Publicly Traded Sports Betting Firm Could Go Private in 2023, Says Research Firm

Less than three years removed from a flurry of initial public offerings (IPOs) by companies with ties to the sports betting industry, it’s possible that at least one of those firms goes private this year.

The sportsbook at Caesars Palace Las Vegas. A research firm sees a sports betting company going private this year. (Image: Caesars Entertainment)

That’s the sentiment of research firm Eilers & Krejcik Gaming (EKG). In its most recent edition of the EKG Line, the company unveiled several predictions for the sports betting industry in 2023, including “a major US OSB company goes private” without identifying a potential candidate.

It’s expensive to be a public company. Not to mention the time that goes into quarterly reporting and the forced focus on short-term financial performance over long-term goals,” according to EKG. “With valuations continuing to be depressed and capital hard to come by, the benefits of being publicly listed are arguably outweighed by the costs—especially for smaller firms.”

The California-based gaming research firm didn’t name potential candidates for privatization nor did it mention if companies that could make such a move are more likely to be sportsbook operators or technology providers.

Sports Betting Industry Is Competitive, Expensive

Since the 2018 Supreme Court ruling on the Professional and Amateur Sports Protection Act (PASPA), several points regarding about the domestic sports wagering industry became abundantly clear.
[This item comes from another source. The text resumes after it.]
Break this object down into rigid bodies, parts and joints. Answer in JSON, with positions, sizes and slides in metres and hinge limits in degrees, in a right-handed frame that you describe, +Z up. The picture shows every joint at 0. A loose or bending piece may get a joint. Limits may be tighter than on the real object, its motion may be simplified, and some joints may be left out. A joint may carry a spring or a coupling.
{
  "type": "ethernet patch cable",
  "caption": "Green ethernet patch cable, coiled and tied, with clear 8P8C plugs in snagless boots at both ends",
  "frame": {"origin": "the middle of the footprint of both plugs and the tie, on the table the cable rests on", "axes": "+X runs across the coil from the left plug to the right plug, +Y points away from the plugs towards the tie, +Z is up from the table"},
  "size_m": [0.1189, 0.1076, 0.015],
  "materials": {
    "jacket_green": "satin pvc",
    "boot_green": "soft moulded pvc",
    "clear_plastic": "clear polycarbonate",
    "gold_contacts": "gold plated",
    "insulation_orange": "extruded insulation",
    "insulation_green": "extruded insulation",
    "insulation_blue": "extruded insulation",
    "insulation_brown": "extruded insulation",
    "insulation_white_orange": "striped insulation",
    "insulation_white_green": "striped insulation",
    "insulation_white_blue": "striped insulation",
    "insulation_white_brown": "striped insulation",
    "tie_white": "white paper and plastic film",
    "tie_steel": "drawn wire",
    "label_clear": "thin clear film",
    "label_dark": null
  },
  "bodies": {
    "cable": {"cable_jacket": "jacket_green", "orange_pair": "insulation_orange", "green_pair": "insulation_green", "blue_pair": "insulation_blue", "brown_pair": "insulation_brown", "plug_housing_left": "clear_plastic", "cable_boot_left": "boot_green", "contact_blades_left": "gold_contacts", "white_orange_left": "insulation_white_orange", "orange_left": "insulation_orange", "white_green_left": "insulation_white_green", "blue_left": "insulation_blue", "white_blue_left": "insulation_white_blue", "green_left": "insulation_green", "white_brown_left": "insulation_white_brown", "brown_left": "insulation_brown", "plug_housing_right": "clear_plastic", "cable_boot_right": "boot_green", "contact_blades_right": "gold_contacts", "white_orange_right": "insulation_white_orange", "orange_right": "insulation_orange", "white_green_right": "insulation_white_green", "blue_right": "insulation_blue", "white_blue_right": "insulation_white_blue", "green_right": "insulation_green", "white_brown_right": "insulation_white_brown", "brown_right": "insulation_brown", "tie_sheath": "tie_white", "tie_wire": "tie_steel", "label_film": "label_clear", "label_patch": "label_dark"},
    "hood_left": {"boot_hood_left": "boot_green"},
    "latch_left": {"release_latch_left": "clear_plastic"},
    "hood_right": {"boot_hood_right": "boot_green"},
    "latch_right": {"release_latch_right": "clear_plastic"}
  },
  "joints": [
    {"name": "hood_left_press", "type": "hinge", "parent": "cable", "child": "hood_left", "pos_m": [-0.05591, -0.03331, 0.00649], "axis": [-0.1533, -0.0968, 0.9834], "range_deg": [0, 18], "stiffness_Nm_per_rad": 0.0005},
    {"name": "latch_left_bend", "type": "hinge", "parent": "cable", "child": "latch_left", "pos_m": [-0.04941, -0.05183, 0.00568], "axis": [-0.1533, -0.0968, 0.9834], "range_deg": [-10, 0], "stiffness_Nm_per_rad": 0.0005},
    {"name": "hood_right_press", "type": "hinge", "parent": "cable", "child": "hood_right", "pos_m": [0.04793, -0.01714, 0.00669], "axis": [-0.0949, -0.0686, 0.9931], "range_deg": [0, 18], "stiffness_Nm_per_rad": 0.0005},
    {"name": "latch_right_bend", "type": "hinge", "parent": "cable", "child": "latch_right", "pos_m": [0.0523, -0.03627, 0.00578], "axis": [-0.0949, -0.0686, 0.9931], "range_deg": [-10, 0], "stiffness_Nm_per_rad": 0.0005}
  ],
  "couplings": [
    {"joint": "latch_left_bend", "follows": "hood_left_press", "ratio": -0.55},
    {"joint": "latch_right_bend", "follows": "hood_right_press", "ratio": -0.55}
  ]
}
First, this is an ultra-competitive space. Second, thanks to marketing and promotional costs, it’s expensive to attract and retain bettors. Finally, by way of the second point, it’s difficult for operators to become profitable.

While online sportsbook companies were profitable for parts of 2022 and the end of losses is expected to be a prominent industry trend in 2023, being a private company is an efficient avenue for cutting expenses. As EKG notes, being a listed firm isn’t cheap. There are costs involved with everything from Securities and Exchange Commission (SEC) filings to holding investor days to maintaining investor relations staff and more.
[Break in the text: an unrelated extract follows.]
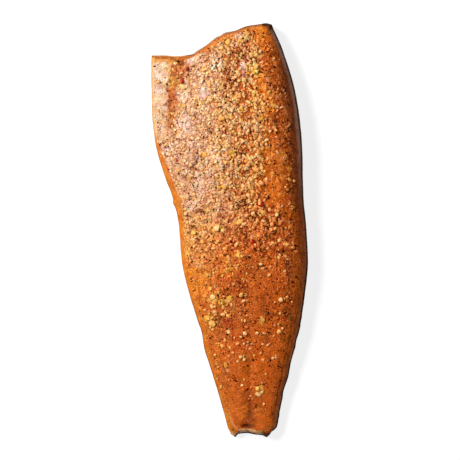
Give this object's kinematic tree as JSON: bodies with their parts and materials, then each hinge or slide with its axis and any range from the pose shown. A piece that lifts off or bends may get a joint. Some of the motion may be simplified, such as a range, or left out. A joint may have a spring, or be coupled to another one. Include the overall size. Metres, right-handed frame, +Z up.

Additionally, as pure play names such as DraftKings (NASDAQ:DKNG) and Rush Street Interactive (NYSE:RSI) confirm, there are no guarantees market participants will appropriately value sports betting’s future prospects. Likewise, the public companies in the space are being punished amid fears that inflation and a recession will crimp consumer spending.
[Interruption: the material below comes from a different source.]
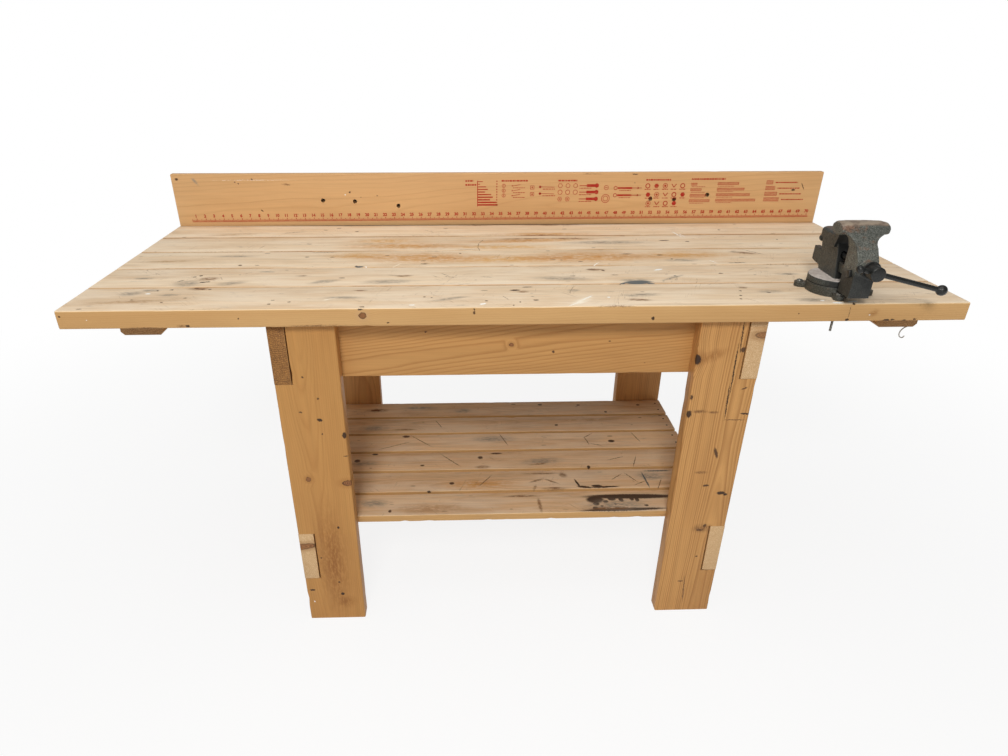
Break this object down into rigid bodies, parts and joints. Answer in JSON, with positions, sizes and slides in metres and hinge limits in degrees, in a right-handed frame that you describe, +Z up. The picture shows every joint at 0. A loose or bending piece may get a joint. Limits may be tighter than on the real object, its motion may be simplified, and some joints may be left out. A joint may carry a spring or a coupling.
{
  "type": "woodworking bench with swivel vise",
  "caption": "Free-standing softwood workbench with a planked top, slatted lower shelf, ruled backboard and a swivelling metal bench vise on the front right corner.",
  "frame": {"origin": "on the floor, under the middle of the overall box", "axes": "+X to the bench's right along its length, -Y out of the front edge, +Z up"},
  "size_m": [1.8288, 0.7904, 1.0055],
  "materials": {
    "top_wood": "worn bare softwood, fine grain, stained and scratched",
    "frame_wood": "planed softwood, weathered, with knots and a drying check",
    "shelf_wood": "grey-brown rough softwood with dark stains",
    "backboard_wood": "smooth light honey board with red printing",
    "vise_paint": "dark grey-green paint over rough cast iron, rust at the worn edges",
    "vise_steel": "dark oiled steel",
    "jaw_steel": "worn steel",
    "fastener_steel": "dull zinc",
    "hook_wire": "bright wire"
  },
  "bodies": {
    "bench": {"top_plank_1": "top_wood", "top_plank_2": "top_wood", "top_plank_3": "top_wood", "top_plank_4": "top_wood", "top_plank_5": "top_wood", "front_apron": "frame_wood", "back_apron": "frame_wood", "top_end_rail_left": "frame_wood", "top_end_rail_right": "frame_wood", "lower_end_rail_left": "frame_wood", "lower_end_rail_right": "frame_wood", "leg_front_left": "frame_wood", "leg_front_right": "frame_wood", "leg_back_left": "frame_wood", "leg_back_right": "frame_wood", "cleat_left": "frame_wood", "cleat_right": "frame_wood", "shelf_board_1": "shelf_wood", "shelf_board_2": "shelf_wood", "shelf_board_3": "shelf_wood", "shelf_board_4": "shelf_wood", "shelf_board_5": "shelf_wood", "shelf_board_6": "shelf_wood", "backboard": "backboard_wood", "shelf_nails": "fastener_steel", "cleat_screws": "fastener_steel", "apron_screws": "fastener_steel", "end_rail_screws": "fastener_steel", "backboard_screws": "fastener_steel", "vise_mount_screws": "fastener_steel", "vise_long_bolt": "fastener_steel", "vise_long_bolt_nut": "fastener_steel", "wire_hook": "hook_wire", "vise_base": "vise_paint"},
    "vise_body": {"vise_body": "vise_paint", "swivel_pivot_bolt": "vise_steel", "vise_nut": "vise_steel", "jaw_plate_fixed": "jaw_steel", "jaw_plate_screws_fixed": "jaw_steel"},
    "moving_jaw": {"vise_moving_jaw": "vise_paint", "vise_guide_bar": "vise_steel", "guide_bar_set_screw": "vise_steel", "jaw_plate_moving": "jaw_steel", "jaw_plate_screws_moving": "jaw_steel"},
    "screw": {"vise_screw": "vise_steel", "screw_retaining_ring": "vise_steel"},
    "handle": {"vise_handle_bar": "vise_steel", "vise_handle_balls": "vise_steel"}
  },
  "joints": [
    {"name": "base_swivel", "type": "hinge", "parent": "bench", "child": "vise_body", "pos_m": [0.6695, -0.23939, 0.8718], "axis": [0, 0, 1], "continuous": true},
    {"name": "jaw_slide", "type": "slide", "parent": "vise_body", "child": "moving_jaw", "axis": [-0.0349, -0.9994, 0], "range_m": [0, 0.0601]},
    {"name": "screw_turn", "type": "hinge", "parent": "moving_jaw", "child": "screw", "pos_m": [0.66531, -0.35932, 0.9302], "axis": [-0.0349, -0.9994, 0], "range_deg": [0, 3600]},
    {"name": "handle_slide", "type": "slide", "parent": "screw", "child": "handle", "axis": [0.9705, -0.0339, -0.2385], "range_m": [-0.115, 0.009]}
  ],
  "couplings": [
    {"joint": "jaw_slide", "follows": "screw_turn", "m_per_rad": 0.00095493}
  ]
}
Still Hope for Expansion of Public Sports Betting Companies

Investors craving more options among publicly traded sports wagering firms need not fret. There are no guarantees the EKG prediction will be accurate and as of now, no operators are signaling plans to become private companies.

Additionally, 2023 could be the year of some of the most anticipated IPOs in the nascent industry’s history. For example, one of or both FanDuel and Fanatics could become listed entities this year.

FanDuel, the largest online sportsbook operator in the US, would be spun off from parent company Flutter Entertainment (OTC: PDYPY) while Fanatics would be a more traditional IPO. There’s no firm date on when either of those moves will occur, but rumors are flying that Fanatics recently held discussions with investment banks regarding a potential IPO.